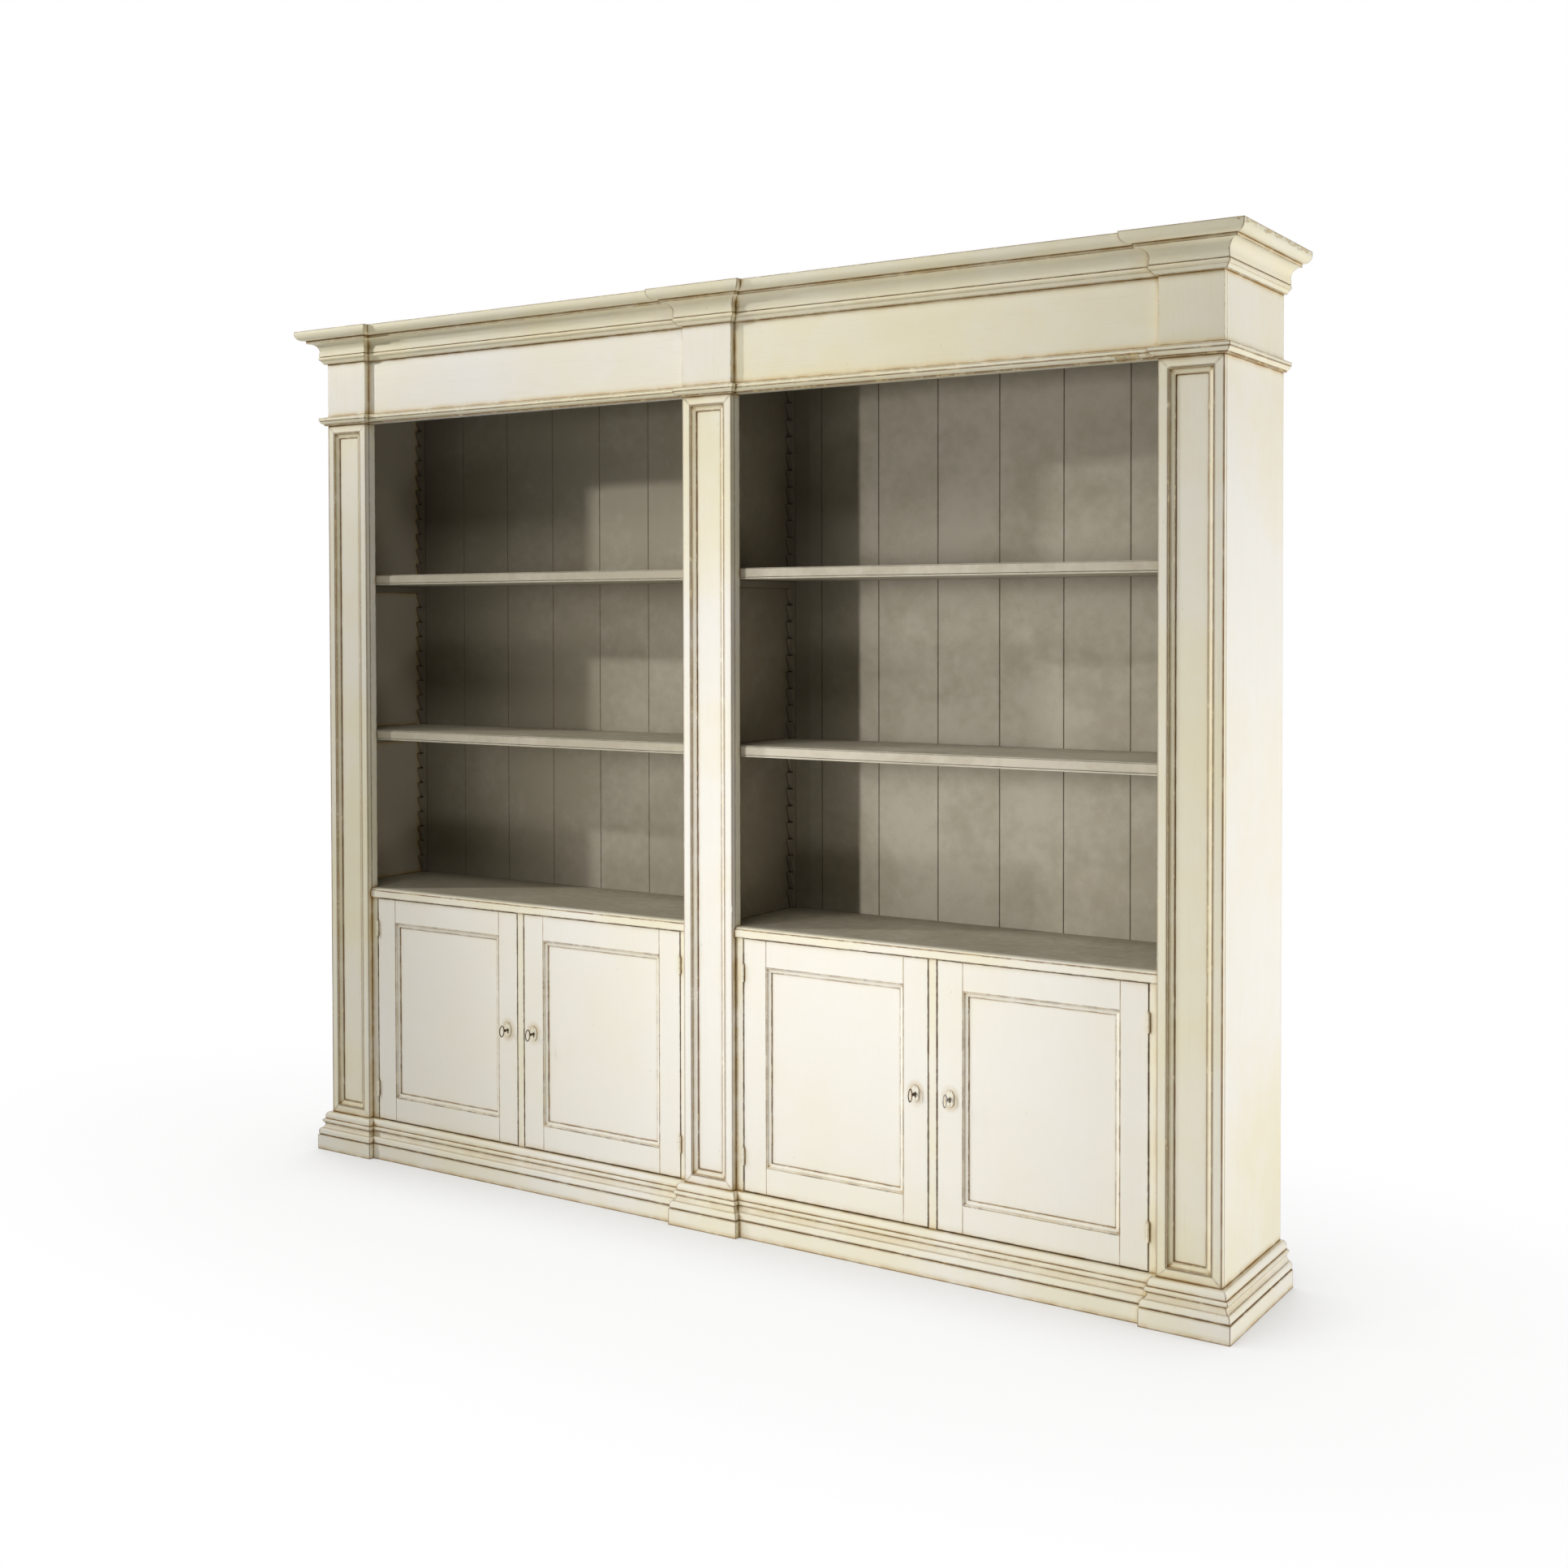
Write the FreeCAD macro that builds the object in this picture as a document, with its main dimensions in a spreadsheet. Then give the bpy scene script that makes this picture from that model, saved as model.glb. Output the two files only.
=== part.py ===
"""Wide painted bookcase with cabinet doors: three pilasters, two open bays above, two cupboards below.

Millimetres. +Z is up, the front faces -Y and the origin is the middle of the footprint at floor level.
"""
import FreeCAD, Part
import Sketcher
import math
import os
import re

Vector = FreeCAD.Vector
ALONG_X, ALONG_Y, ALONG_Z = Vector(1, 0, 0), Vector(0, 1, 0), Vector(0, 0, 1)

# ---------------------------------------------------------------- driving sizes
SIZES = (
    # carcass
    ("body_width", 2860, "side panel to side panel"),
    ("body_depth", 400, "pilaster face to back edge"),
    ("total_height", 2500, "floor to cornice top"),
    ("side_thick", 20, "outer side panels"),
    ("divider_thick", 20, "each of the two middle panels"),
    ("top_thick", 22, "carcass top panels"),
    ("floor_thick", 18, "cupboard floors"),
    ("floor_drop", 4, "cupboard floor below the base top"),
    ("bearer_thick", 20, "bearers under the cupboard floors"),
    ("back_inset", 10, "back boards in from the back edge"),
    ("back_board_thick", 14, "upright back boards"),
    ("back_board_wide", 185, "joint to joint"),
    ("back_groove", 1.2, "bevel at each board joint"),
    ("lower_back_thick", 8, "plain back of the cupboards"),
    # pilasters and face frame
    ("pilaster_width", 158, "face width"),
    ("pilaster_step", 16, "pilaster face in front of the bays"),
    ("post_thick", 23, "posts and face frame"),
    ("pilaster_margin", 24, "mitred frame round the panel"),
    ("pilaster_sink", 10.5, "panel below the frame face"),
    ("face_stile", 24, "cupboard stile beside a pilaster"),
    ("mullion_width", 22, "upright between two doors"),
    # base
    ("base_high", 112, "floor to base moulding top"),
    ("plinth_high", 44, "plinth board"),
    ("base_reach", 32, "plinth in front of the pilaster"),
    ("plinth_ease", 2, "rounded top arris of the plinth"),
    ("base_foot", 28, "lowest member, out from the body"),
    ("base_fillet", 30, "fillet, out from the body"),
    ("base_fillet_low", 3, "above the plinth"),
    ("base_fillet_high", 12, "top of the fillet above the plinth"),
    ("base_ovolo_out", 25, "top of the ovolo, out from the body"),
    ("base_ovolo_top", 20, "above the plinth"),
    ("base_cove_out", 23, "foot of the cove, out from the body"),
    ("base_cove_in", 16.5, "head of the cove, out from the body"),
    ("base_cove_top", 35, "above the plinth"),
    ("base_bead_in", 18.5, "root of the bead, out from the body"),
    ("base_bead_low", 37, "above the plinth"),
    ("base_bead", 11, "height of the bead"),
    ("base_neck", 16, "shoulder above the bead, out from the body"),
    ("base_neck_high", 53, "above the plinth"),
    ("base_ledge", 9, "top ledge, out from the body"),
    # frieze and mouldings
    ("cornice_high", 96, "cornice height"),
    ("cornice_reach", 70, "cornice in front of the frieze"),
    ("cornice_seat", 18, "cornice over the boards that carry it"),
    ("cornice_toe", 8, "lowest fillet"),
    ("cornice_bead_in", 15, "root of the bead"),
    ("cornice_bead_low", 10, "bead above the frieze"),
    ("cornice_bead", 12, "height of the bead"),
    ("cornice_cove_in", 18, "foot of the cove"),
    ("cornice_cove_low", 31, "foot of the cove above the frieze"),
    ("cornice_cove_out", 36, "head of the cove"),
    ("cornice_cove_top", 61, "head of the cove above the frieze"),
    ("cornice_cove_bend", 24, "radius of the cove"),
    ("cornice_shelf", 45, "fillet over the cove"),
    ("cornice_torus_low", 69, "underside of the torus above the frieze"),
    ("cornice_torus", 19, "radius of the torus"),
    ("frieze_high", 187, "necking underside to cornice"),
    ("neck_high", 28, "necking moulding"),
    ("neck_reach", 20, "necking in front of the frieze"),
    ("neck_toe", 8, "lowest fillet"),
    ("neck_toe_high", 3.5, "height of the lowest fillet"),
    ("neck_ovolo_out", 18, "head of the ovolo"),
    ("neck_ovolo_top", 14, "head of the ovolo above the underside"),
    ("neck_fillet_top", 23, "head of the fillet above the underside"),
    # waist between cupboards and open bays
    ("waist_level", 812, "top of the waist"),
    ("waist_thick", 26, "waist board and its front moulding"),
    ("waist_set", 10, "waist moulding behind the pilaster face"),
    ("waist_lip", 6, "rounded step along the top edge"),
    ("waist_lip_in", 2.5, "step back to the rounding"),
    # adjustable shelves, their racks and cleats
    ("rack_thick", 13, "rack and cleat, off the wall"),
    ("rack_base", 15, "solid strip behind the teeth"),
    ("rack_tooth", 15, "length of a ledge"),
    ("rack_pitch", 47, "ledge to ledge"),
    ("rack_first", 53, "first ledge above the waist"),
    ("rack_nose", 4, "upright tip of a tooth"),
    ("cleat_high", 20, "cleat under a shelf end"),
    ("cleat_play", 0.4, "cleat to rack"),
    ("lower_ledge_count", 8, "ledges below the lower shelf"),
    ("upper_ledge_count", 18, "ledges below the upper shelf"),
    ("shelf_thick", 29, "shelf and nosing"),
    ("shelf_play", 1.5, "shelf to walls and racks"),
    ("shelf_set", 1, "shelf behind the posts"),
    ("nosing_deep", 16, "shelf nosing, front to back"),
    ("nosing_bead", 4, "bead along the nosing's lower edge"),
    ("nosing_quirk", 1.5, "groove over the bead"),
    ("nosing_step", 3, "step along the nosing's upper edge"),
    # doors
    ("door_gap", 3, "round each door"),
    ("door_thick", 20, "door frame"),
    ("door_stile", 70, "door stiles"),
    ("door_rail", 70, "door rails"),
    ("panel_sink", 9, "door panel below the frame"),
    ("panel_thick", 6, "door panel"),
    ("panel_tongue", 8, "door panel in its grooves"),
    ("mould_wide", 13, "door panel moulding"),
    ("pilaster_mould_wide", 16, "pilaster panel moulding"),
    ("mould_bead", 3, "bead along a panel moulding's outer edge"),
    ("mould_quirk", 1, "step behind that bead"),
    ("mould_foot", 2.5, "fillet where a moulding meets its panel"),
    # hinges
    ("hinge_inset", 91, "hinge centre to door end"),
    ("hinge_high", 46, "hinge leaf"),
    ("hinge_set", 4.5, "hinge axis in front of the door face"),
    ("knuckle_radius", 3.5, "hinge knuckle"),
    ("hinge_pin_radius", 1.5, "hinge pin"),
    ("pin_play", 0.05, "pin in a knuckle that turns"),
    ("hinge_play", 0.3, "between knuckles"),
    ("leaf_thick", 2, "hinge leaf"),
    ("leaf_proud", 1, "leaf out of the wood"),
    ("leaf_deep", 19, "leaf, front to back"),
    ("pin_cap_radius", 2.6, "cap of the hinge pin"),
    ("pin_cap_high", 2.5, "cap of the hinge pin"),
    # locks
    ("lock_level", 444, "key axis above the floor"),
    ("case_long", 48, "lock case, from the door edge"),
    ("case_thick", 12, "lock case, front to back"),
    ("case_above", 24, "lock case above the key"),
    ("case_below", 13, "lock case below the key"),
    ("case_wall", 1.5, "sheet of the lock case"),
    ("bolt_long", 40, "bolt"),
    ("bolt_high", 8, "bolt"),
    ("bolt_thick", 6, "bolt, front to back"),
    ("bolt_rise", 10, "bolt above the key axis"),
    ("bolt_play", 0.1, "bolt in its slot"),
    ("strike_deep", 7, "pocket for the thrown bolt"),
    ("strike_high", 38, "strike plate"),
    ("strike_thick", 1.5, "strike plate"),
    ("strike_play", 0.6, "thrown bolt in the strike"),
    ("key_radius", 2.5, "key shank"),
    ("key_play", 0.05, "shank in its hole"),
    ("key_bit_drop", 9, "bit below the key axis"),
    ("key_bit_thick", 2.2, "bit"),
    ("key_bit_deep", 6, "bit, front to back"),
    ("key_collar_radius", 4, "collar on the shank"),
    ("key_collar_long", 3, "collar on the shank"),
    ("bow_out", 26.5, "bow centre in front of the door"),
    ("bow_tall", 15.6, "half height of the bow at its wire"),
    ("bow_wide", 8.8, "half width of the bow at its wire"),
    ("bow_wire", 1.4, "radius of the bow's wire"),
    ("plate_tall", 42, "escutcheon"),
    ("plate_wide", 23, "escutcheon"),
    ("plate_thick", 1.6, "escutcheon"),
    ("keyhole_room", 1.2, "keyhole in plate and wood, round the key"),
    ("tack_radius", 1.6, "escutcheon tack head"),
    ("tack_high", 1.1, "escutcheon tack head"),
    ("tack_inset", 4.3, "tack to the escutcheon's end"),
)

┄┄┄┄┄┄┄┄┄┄

▶ [WHAT YOU HAVE TO DO]
Which lines hold the word "from"? Copy all of them.

▶ [RESULT OF THIS EXERCISE]
Write the FreeCAD macro that builds the object in this picture as a document, with its main dimensions in a spreadsheet. Then give the bpy scene script that makes this picture from that model, saved as model.glb. Output the two files only.
    ("back_inset", 10, "back boards in from the back edge"),
    ("base_foot", 28, "lowest member, out from the body"),
    ("base_fillet", 30, "fillet, out from the body"),
    ("base_ovolo_out", 25, "top of the ovolo, out from the body"),
    ("base_cove_out", 23, "foot of the cove, out from the body"),
    ("base_cove_in", 16.5, "head of the cove, out from the body"),
    ("base_bead_in", 18.5, "root of the bead, out from the body"),
    ("base_neck", 16, "shoulder above the bead, out from the body"),
    ("base_ledge", 9, "top ledge, out from the body"),
    ("case_long", 48, "lock case, from the door edge"),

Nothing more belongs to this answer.